Your task is to copy a single run of lines that starts at the line with "placed() left_knob();" and stops at the line with "if empty is", keeping both ends. Copy nothing else.

3D code data

◆ ◆ ◆ ◆ ◆

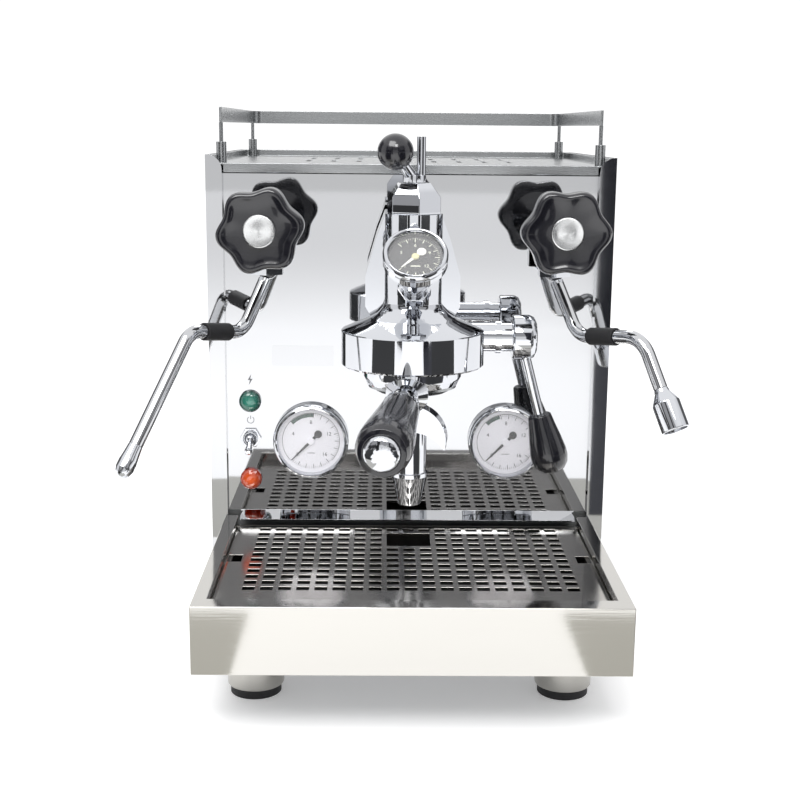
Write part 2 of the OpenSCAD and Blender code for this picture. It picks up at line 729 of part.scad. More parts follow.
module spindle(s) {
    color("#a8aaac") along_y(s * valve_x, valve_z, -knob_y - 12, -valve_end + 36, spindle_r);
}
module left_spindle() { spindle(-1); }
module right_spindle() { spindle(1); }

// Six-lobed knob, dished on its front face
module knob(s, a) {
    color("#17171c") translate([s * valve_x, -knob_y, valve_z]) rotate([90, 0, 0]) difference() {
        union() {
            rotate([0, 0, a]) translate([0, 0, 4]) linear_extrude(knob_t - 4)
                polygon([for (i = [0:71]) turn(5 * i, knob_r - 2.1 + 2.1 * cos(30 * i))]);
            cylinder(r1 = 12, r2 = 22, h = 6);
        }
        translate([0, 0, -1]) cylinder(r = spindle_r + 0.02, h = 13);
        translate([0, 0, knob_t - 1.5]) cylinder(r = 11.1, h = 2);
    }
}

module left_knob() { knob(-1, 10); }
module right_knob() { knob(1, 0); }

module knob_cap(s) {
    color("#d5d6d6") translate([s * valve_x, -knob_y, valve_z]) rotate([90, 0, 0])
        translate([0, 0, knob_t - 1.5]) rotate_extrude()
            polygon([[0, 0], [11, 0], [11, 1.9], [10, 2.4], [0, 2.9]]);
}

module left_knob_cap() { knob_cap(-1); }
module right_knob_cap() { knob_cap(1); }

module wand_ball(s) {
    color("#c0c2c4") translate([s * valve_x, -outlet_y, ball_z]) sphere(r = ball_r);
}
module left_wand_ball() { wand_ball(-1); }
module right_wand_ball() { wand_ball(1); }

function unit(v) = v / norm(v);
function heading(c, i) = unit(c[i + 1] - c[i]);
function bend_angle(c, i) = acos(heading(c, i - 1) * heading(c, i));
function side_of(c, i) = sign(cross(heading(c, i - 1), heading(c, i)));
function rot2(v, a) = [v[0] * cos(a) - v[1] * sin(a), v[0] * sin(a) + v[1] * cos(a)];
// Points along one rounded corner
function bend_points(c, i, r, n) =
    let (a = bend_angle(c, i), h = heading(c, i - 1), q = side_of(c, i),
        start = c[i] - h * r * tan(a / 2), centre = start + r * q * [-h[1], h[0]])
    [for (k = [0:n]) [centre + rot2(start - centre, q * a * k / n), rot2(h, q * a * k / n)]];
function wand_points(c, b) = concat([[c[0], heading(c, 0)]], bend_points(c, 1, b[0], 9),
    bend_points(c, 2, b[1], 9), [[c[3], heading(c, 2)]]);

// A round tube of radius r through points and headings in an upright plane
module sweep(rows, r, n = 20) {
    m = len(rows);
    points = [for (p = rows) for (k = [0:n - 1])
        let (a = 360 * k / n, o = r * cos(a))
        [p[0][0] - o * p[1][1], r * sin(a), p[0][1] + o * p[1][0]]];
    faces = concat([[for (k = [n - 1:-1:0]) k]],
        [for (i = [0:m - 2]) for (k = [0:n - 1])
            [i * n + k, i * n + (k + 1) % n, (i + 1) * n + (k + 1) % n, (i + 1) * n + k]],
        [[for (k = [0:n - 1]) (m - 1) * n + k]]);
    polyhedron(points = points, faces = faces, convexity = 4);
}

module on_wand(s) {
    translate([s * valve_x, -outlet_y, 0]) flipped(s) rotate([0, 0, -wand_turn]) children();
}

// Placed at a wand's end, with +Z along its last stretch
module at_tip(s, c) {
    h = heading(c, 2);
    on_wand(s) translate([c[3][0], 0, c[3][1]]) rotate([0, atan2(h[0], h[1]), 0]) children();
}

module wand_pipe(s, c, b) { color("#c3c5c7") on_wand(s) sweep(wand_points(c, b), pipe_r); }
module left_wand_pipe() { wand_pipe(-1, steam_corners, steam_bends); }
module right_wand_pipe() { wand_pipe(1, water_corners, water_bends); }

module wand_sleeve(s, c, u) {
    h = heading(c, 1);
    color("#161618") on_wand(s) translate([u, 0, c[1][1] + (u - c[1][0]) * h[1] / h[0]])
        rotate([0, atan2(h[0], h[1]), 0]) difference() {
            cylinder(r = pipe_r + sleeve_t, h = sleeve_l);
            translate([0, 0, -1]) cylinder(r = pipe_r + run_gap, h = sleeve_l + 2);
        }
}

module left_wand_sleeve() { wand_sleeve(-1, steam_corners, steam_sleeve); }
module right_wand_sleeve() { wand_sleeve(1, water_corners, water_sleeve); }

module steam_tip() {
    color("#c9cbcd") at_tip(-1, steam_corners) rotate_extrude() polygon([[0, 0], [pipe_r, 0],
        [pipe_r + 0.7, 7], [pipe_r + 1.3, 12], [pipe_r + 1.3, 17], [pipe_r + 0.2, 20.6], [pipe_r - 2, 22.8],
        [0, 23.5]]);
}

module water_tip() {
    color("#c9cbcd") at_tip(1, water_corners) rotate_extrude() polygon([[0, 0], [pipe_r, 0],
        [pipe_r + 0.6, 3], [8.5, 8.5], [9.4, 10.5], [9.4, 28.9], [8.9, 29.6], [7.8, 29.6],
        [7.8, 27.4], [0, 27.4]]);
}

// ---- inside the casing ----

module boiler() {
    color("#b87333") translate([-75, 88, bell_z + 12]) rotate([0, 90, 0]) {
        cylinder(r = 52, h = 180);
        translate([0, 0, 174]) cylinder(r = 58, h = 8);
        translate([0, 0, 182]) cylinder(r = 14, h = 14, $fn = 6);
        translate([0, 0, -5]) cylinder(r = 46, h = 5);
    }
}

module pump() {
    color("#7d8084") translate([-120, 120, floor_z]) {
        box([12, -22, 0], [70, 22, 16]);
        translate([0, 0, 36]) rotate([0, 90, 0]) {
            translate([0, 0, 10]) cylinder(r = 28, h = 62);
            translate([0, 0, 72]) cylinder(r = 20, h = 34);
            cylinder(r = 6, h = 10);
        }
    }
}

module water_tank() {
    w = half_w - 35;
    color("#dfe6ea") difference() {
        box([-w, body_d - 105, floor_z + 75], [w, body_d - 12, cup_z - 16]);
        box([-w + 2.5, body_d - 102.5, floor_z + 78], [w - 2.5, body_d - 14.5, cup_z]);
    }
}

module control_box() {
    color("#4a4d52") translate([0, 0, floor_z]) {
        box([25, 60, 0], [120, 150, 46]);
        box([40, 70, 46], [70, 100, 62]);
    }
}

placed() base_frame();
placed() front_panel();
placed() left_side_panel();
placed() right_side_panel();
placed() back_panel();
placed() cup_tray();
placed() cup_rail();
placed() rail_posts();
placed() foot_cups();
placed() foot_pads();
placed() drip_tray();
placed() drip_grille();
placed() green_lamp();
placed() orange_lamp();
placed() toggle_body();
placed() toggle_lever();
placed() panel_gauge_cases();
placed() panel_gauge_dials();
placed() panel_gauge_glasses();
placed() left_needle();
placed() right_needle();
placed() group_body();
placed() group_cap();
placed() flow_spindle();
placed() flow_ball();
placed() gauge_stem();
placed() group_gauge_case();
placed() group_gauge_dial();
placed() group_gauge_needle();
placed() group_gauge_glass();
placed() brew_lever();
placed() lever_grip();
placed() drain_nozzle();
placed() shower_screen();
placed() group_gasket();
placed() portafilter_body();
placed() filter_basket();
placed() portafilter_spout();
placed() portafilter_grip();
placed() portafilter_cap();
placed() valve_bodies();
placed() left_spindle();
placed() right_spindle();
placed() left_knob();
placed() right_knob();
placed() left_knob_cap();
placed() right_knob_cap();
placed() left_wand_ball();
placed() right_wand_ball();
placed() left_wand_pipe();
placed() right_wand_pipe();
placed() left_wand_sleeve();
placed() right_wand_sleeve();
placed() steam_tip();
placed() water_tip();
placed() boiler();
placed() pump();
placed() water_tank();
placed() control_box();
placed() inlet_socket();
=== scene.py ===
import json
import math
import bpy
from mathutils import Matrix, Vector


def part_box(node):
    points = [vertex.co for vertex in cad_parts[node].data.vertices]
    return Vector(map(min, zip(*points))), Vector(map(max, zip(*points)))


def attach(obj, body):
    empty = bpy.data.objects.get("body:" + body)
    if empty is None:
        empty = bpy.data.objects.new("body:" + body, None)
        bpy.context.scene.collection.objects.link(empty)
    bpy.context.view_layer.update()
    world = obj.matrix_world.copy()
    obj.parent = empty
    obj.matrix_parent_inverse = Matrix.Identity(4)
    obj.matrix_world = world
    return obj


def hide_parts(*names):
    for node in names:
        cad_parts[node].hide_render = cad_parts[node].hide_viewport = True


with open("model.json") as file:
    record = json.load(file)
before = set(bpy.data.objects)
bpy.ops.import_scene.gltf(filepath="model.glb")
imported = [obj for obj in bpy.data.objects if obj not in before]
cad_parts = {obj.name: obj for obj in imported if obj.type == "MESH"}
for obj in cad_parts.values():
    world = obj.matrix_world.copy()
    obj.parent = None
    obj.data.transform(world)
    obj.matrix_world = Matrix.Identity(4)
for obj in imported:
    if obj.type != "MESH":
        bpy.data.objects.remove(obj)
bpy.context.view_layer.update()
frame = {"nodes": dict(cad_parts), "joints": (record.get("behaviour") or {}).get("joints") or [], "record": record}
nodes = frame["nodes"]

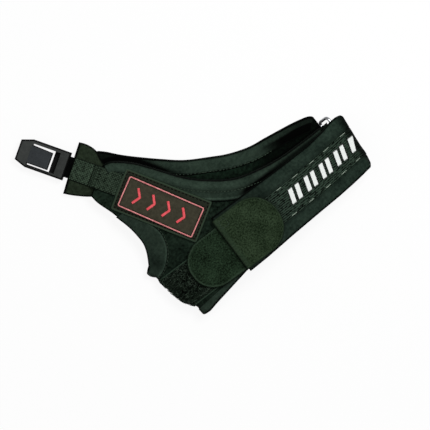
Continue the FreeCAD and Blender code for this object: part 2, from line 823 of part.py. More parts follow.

◆ ◆ ◆ ◆ ◆

Answer to the exercise:
placed() left_knob();
placed() right_knob();
placed() left_knob_cap();
placed() right_knob_cap();
placed() left_wand_ball();
placed() right_wand_ball();
placed() left_wand_pipe();
placed() right_wand_pipe();
placed() left_wand_sleeve();
placed() right_wand_sleeve();
placed() steam_tip();
placed() water_tip();
placed() boiler();
placed() pump();
placed() water_tank();
placed() control_box();
placed() inlet_socket();
=== scene.py ===
import json
import math
import bpy
from mathutils import Matrix, Vector


def part_box(node):
    points = [vertex.co for vertex in cad_parts[node].data.vertices]
    return Vector(map(min, zip(*points))), Vector(map(max, zip(*points)))


def attach(obj, body):
    empty = bpy.data.objects.get("body:" + body)
    if empty is None:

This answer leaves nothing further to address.